I’m over the whole Zombie and Vampire thing and I’ll decide myself what music I want to listen to while washing the dishes, thanks very much.
I’ve also survived the Super Poking where pigs, sheep and glasses of tequila have been howitzered my way and, indeed, I’ve sent more than my fair share of beers to notable mates.
The question now is where will Facebook go next with this? It’s exactly a year and a half since my world was blitzed with flying sheep and hitherto closet Scrabble geeks. I only log in every couple of days now, having long shook off any semblance of addiction. I’ve heard a redesign is in the works but what will be new?

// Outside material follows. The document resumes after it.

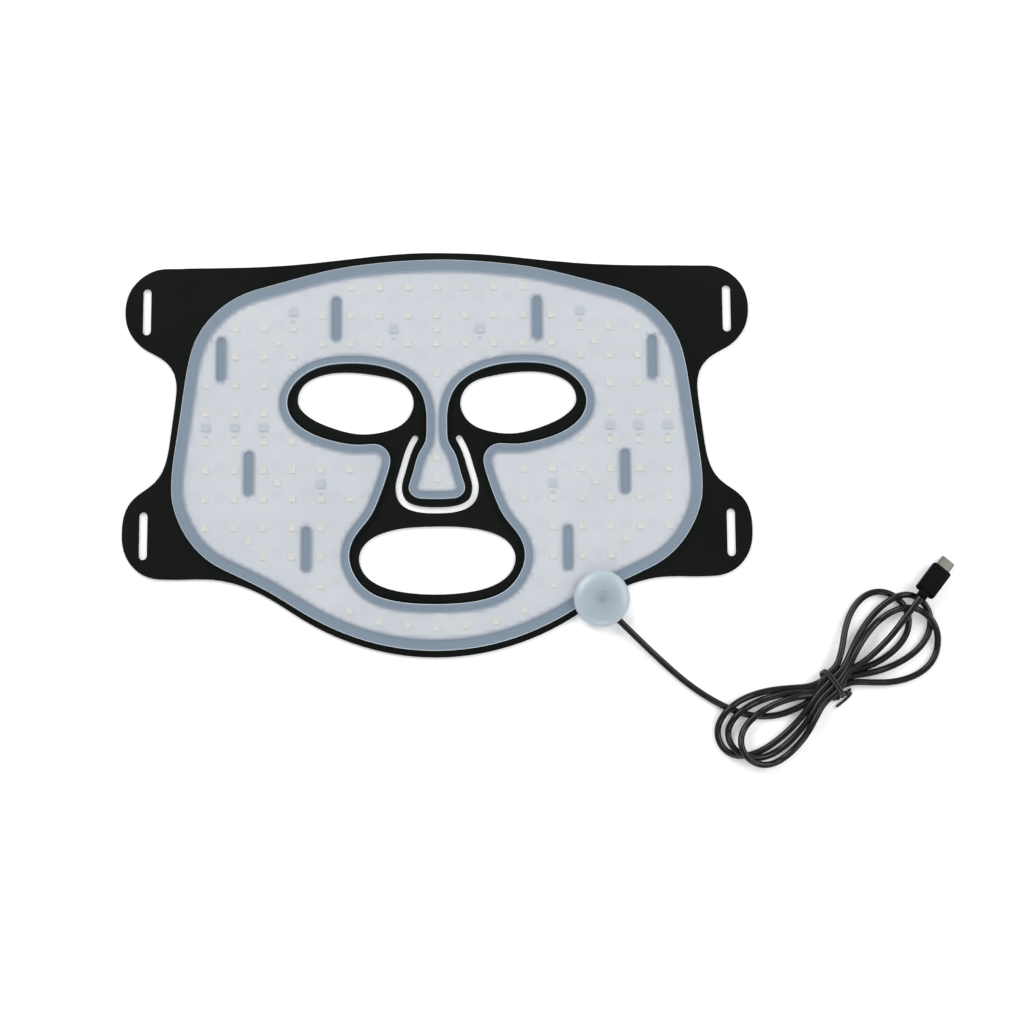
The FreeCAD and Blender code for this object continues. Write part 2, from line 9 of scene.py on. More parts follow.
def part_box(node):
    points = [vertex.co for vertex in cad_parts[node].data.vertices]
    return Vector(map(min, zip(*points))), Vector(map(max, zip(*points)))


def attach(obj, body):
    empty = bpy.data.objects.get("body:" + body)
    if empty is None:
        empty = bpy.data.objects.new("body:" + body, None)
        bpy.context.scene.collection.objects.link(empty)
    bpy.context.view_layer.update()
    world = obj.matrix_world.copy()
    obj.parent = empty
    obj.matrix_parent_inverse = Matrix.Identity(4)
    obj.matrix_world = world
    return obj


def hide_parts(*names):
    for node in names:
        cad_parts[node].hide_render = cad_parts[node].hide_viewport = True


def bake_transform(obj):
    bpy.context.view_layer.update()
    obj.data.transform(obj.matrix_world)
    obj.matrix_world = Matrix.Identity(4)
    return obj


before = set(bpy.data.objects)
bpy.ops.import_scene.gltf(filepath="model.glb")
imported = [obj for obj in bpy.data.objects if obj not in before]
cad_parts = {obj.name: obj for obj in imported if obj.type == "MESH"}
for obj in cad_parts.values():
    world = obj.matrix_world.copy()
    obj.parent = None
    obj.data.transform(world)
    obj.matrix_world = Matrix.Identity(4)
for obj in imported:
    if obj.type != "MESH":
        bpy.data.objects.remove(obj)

# Looks of the flexible LED face mask. Sizes below are in millimetres unless a name says otherwise,
# and MM turns them into Blender's metres.
MM = 0.001

for name in ("Cube", "Camera", "Light"):
    if name in bpy.data.objects:
        bpy.data.objects.remove(bpy.data.objects[name])
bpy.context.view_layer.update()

# ---- camera and studio ----
CAMERA_AT = (41.3, -155.1, 991.7)
CAMERA_AIM = (41.3, -33.3, 0.0)
CAMERA_LENS = 63.6
CAMERA_SENSOR = 36
CAMERA_ROLL = math.radians(-0.39)
SKY = (0.95, 0.97, 1.0)
SKY_STRENGTH = 0.42
FLOOR_SIZE = 6000.0
FLOOR_GLOW = 0.2             # keeps the table white under the soft shadows
FLOOR_DROP = 0.15            # keeps the floor clear of the sheet's flat back
# Square area lights that face the origin. Place and size are in metres, power in watts.
LIGHTS = (
    ("key", (-1.1, 1.3, 1.5), 1.4, 34),
    ("fill", (1.5, 0.4, 1.4), 1.4, 22),
    ("front", (0.1, -1.9, 1.3), 1.2, 14))

# ---- the cord ----
CORD_D = 3.6
CORD_R = CORD_D / 2
NEST = 0.97 * CORD_D         # how near the middles of two touching strands come
CLEAR = 3 * CORD_D           # strands nearer than this along the cord don't rest on each other
EXIT = (99.9, -94.3, 4.5)
TIE = (214.3, -129.0)
HANK_ANGLE = math.radians(34.0)
LEAD = [
    EXIT, (107.2, -101.6, 4.5), (119, -113, 2.4), (133.5, -126.3, 1.8), (146, -135.4, 1.8),
    (158.5, -142.2, 1.8), (171, -146.3, 1.8), (184, -146.4, 1.8), (195, -142.6, 1.8),
    (203, -138.2, 3.0)]
NECK = (263.4, -82.7, 8.8)
TAIL = [(223.2, -121.9, 6.9), (231, -118.2, 6.0), (239, -111.7, 6.0), (247.3, -103.4, 6.6),
        (255.6, -92.6, 8.0), NECK]
# One row for each turn: the reach, fan angle in degrees, width and lean of its right lobe and of
# its left lobe. The first turn lies lowest.
TURNS = (
    ((59.9, 15.3, 32.3, 1.5), (68.8, -8.5, 29.4, -2.3)),
    ((68.0, 1.6, 30.9, 4.2), (64.0, 0.5, 29.0, 3.0)),
    ((65.2, -8.0, 36.5, 3.5), (61.5, 7.0, 27.6, 1.5)))
TIE_PLACES = (5.6, 3.7, 1.9, 0.0, -1.9, -3.7, -5.6)   # where each pass lies across the tie
LOBE_POINTS = 20             # control points on each lobe
FINE = 6                     # samples between two control points when heights are settled
GATHER = 13.0                # how far from the tie the passes stay gathered
BUNDLE = 20.0                # half the stretch where the passes keep their own layer
LAYER_FADE = (10.0, 34.0)    # where the upper layer comes down beside the tie
LIFT = 1.4                   # the tie's wire under the bundle
SAG = 0.03                   # how fast a lifted strand comes down again, in mm per square mm
NEVER = -99                  # a height that never lifts anything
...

I fear a backlash is underway and Facebook needs to move fast if it wants to maintain momentum to inspire investors like Microsoft, which has plunged a whopping US$240m into the company.
The rise of Facebook also gave rise to third-party software developers throwing all kinds of widgets and applications up there, which on the whole have been intensely annoying. Unsurprisingly, the most popular applications have been gambling games like Texas hold’em. I believe some kind of rewards system should be put in place for Facebook applications, with votes by users for those developers who are creating clever, useful stuff.
With so many social networking sites to choose from – LinkedIn, Bebo, MySpace, YouTube, Flickr – I’m actually prepared to admit that social networking is evolving to more clever stuff anyway. Firstly, no real mortal capable of earning a living has the time to write blogs, constantly post and throw sheep or cows at each other. Or do they?
Twitter, for example, is emerging as an addictive force that transcends actual websites in favour of mobile technology and the veracity and frequency with which advocates post updates in 10 or so words is fascinating to watch.
“I’m still waiting for my train”, “I’m watching paint dry”, “I’m having breakfast”. No really, its compelling stuff. It just depends on the context. Apart from the whingers complaining about typos in my stories (I know who you are, you sad little man), there are some humorous and touching exchanges. I think my most thought-provoking contribution to Twitterland so far has been ‘morning twitterers’. I was very disappointed when a meaningful question about what the best blogging platform to use merited just one reply from my ‘followers’.
I was standing at the Firefox 3.0 launch party at last week’s Irish Open Source Technology conference in Dublin admiring the various states of ‘geek chic’ on parade, ranging from the exchange Moo Cards to people strutting like peacocks in red fedoras, when a dude standing next to me with a gigantic mobile phone yelped excitedly: “I’m Twittering now, I’m Twittering now!!!”
As I had to beat a hasty retreat back to the country where I was required for a dinner engagement, subsequent reports on the goings-on among the technological fashionistas revealed just how the Twitter world is evolving and how ‘old school’ social networks like Facebook need to move on.
Twittervision, for example, shows you people posting ‘tweets’ on a map of the world and people at the Firefox party sent digital images instantaneously out to the Twitterverse using an application called TwittPic.